A critical challenge is how to engage the mass market, link the small to the mass – to do this requires engaging the dynamics of mass culture at the the heartland of industrial food consumption. In this respect hi-density urban environments provide the perfect site for experimenting with potential up-scalable forms of sustainable food supply because of their built-in economies of scale – a lot of consumers of the same produce within the one infrastructure. For example, one can be sure that most people in an urban hi-rise estate would be relying on pretty much the same staple foods. This consumer advantage with ecological gain is being wasted through normal present day consumer patterns.
Food ecology is never only about the food. For example, people travel to get their food and most people now travel 50% farther than they did 15 years ago. What is therefore unreflected in the price of food is the consumers’ time and invariably their use of cars.
Thus it’s entirely logical both in economic and ecological terms that food markets should come to hi-density estates, rather than the other way round. The challenge is how to make it work economically to the advantage of both the consumer and the producer.
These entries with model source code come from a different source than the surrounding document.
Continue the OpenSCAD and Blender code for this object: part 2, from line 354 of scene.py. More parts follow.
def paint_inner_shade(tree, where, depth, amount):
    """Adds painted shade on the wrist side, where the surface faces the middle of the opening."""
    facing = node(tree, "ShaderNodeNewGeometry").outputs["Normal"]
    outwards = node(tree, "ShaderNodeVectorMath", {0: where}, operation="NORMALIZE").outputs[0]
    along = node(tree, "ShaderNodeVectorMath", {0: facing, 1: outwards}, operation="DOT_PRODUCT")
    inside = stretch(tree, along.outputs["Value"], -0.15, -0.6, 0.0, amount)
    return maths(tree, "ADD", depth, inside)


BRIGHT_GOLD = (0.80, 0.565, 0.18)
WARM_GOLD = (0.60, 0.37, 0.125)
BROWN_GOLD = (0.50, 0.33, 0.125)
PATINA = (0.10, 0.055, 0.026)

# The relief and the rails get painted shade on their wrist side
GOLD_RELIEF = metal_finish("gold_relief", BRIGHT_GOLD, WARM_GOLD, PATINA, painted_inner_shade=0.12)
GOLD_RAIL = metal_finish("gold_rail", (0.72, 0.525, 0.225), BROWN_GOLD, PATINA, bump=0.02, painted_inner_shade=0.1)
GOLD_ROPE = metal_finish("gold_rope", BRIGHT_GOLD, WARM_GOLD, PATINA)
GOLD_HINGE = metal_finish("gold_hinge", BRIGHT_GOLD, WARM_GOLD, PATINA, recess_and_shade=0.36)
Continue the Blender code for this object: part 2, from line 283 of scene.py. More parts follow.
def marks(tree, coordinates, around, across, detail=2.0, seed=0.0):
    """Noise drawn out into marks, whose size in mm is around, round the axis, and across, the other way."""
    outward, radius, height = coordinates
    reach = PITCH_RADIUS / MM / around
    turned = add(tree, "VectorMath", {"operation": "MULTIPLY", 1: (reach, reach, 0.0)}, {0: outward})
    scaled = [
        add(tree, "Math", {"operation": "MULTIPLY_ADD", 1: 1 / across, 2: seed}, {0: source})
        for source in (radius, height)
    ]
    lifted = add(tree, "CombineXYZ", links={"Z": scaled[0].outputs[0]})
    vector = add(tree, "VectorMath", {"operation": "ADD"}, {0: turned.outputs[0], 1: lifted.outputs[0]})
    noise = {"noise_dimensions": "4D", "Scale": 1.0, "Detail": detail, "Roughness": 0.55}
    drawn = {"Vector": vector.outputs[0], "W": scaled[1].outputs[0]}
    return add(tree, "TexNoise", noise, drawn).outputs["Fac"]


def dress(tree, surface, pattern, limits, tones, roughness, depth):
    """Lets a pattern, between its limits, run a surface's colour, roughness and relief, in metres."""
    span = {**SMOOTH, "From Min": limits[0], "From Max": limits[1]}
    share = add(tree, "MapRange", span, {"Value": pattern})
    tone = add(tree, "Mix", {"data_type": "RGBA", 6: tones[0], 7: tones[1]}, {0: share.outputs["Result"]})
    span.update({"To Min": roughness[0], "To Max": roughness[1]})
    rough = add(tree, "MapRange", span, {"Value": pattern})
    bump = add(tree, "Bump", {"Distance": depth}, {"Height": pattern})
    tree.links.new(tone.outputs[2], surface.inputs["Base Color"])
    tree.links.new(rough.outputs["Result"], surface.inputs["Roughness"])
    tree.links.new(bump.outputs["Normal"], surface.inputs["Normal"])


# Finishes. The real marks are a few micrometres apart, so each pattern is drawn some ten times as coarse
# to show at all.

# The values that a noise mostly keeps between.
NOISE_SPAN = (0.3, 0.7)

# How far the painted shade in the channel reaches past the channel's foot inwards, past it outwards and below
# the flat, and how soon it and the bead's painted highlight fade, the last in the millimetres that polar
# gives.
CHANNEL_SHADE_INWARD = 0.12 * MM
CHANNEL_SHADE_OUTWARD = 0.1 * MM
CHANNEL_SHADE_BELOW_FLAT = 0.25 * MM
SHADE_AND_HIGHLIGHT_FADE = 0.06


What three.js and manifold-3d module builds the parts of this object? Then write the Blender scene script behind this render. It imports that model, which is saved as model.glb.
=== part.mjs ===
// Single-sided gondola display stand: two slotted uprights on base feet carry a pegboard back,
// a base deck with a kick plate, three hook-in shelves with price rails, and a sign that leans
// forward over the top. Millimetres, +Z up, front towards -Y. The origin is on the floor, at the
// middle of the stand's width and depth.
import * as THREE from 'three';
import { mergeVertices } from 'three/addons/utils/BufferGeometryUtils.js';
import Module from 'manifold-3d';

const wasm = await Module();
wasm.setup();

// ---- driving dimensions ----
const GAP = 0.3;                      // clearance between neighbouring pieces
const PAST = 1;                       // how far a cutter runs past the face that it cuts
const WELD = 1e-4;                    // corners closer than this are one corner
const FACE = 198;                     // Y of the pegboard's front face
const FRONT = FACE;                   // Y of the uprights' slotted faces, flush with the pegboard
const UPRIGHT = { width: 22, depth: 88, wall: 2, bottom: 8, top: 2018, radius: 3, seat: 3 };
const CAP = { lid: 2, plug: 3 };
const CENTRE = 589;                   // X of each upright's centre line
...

This requires experimentation though not all experiments may be sustainable.

Lets look at two initiatives at the downstream end of the food chain, the consumer end, through the different approaches I have engaged with in the past few years (2006-2009). Both are in high density public sector housing, one at Maison Radieuse in Nantes, one of Le Corbusier’s celebrated Unité D’Habitation buildings and the other at Broadwater Farm, the sprawling prefabricated 60s Modernist housing estate in Tottenham, London N17

Broadwater Farm is still remembered for the violent riots that took place here in 1985. But 25 years on, it is a hub of communal activity that includes a community kitchen and a food coop run by volunteers. The coop inventively uses surplus produce from local allotment holders thus providing an incentive for them to engage in the local food economy to add to the coop’s sale stock. Monies from this is put back into the coop funds to ‘stretch the local food chain’. This in theory raises multiple possibilities for the future of food in cities creating a space for ordinary people to participate in the food market, a way of envisaging an economic adaptation of the Cuban organopónicos model for the western urban context.
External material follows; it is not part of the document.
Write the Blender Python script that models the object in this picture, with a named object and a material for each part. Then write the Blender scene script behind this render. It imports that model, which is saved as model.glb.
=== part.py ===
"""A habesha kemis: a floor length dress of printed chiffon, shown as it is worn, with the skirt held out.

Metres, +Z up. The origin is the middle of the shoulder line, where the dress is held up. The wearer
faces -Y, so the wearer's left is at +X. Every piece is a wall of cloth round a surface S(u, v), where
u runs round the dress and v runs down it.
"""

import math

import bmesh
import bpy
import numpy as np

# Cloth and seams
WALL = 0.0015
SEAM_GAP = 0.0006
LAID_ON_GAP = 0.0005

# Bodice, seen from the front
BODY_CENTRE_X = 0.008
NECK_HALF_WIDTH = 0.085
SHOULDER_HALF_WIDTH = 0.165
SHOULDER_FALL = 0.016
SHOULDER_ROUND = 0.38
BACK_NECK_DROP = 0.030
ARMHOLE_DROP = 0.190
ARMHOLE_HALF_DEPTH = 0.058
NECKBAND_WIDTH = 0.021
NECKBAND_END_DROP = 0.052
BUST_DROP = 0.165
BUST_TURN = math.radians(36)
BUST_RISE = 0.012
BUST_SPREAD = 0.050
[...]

The Broadwater Farm coop buys from coop wholesalers and sells at wholesale prices; there is no profit, and for labour it is dependent on each customer giving 2 hours a month to the coop.
The perennial question, as ever, is how volunteer time is accounted for. This is not an argument for free market practices but for sustainability; volunteer labour in community sector should be considered an externality, that is something not reflected in the price. Community initiatives are too often top heavy in terms of such externalities just as supermarkets are laden with invisibles – food miles, widespread use of precarious labour, etc. Certainly a lot has to do with identity and affiliation; many food coops do not want an association with market practices. But the upshot is the adding up of invisible ‘community externalities’ that invariably limit both potential interaction with broader sections of the community and long term sustainability.

The Maison Radieuse marché (market) evolved through a series of experiments with how best to source ethically produced vegetables. At first the residents used a system known as amap whereby 60 to 70 families would have an annual contract with a local farmer thus securing the farmer the income to continue farming; a form of contemporary patronage system to protect the local farmer. But this limits the freedom that the modern consumer has become accustomed to and will not easily give up. Thus amap is likely to be limited in scale.
Equally the Maison Radieuse marché also first started with a close relationship with residents’ own allotments or potager, but this involved ‘heavy organisation’, with volunteers having to get up at 7.30am and so forth.
Out of these experiments came the present simpler form of the Maison Radieuse marché: the small scale farmer-producers set up their own stalls in the entrance hall of the building estate one evening a week on the Wednesday.
The strategic location at the common entrance for all inhabitants is decisive – and this is something that most hi-rise buildings benefit from. The vegetables literally confront everyone coming home from work Wednesday evening. The result: 80 families out of 300 in the building buy their weekly vegetables from the marché in the space of just a few hours.
This amounts to a significant engagement with the real economy of food supply into the estate. The marché achieves this by cutting the number of actors involved to a bare minimum which then allows the marché itself to create the links between ordinary residents, between residents and the producer. And the intent is that the horse comes before the cart so that things can go forward.

Both these examples provide possibilities and critical lessons in different situations. There is a lot more to be done to inculcate a thinking about the food chain into the culture of urban communities. Hi-density estates are the right places to undertake such experiments. And there is an appetite for affordable locally-sourced ethically produced food even in poor households as the video above will testify. If this appetite can be met, the social spin-offs would be more than just food.